Where did you hear this? I know someone who works with him very closely and he said Nigel has a super hot, super sexy wife who he is super in love with...
Rich, that was an awesome recap, as usual, Hoevere I was surpised you didnt mention Brittany's busted ass weave looking like a brillo pad.... That thing has to go..
Posted by: kk | April 02, 2007 at 11:27 AM
from these pics of sarah she reminds me of miranda from sex& the city...miranda faking an orgasmh while having sex and miranda on a mechanical bull episodes.
Posted by: lisalisa | April 02, 2007 at 11:31 AM
Your recap was 10x better than last weeks show. The show sucked! I hope Natasha gets her own spin-off, that girl is HIGH-larious!
Posted by: Mandy | April 02, 2007 at 11:41 AM
i wish theyd do something about natashas hair..it looks like a fucking broom
Posted by: Tina | April 02, 2007 at 11:49 AM
ps. i fucking hate Sarah.
Posted by: Tina | April 02, 2007 at 11:50 AM
Anyone else notice how Jasleen as a man really really really looked like Michael from La Femme Nikita?
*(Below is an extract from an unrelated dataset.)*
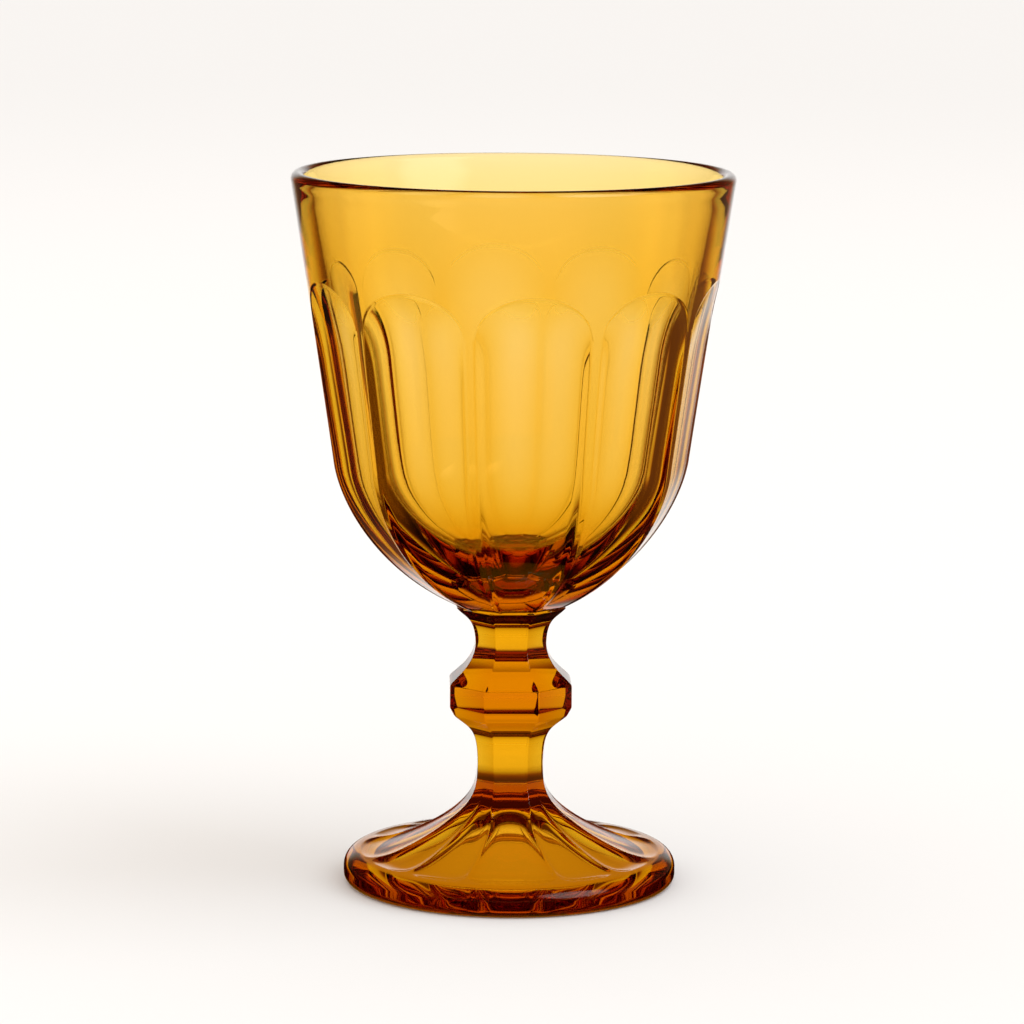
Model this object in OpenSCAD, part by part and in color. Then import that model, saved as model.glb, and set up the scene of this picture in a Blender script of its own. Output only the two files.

Posted by: Christina | April 02, 2007 at 11:50 AM
Oooh I can't believe nobody has mentioned how that little shrew / rat thing Sara totally took all the credit for the outfit that Dionne picked out for her!! I could not believe that. If I saw her in real life I would punch her in the face (ala Renee)
Posted by: Jessica | April 02, 2007 at 11:56 AM
you always make my monday's with this. plus it means only 2 more days to new top model. wooohoo. this season is too hilarious.
What it do, shawty.
Posted by: sami | April 02, 2007 at 11:57 AM
ha! i wanted sarah to go but what's her name was good enough. natasha, dion and renee are the top three and i really hope renee doesn't get it. this season is just so damn good.
and i love natasha! if they get rid of her for any reason i will object.
Posted by: marian | April 02, 2007 at 12:02 PM
I never had a favorite before this episode. Now, I'm in love with Natasha and Dionne.
Dionne's country slang is so endearing. And if they had sent her home woulda been pissed especially since Sarah acted like she picked out the damned clothes herself.
Natasha is like a box of chocolates, you never know what you gonna git.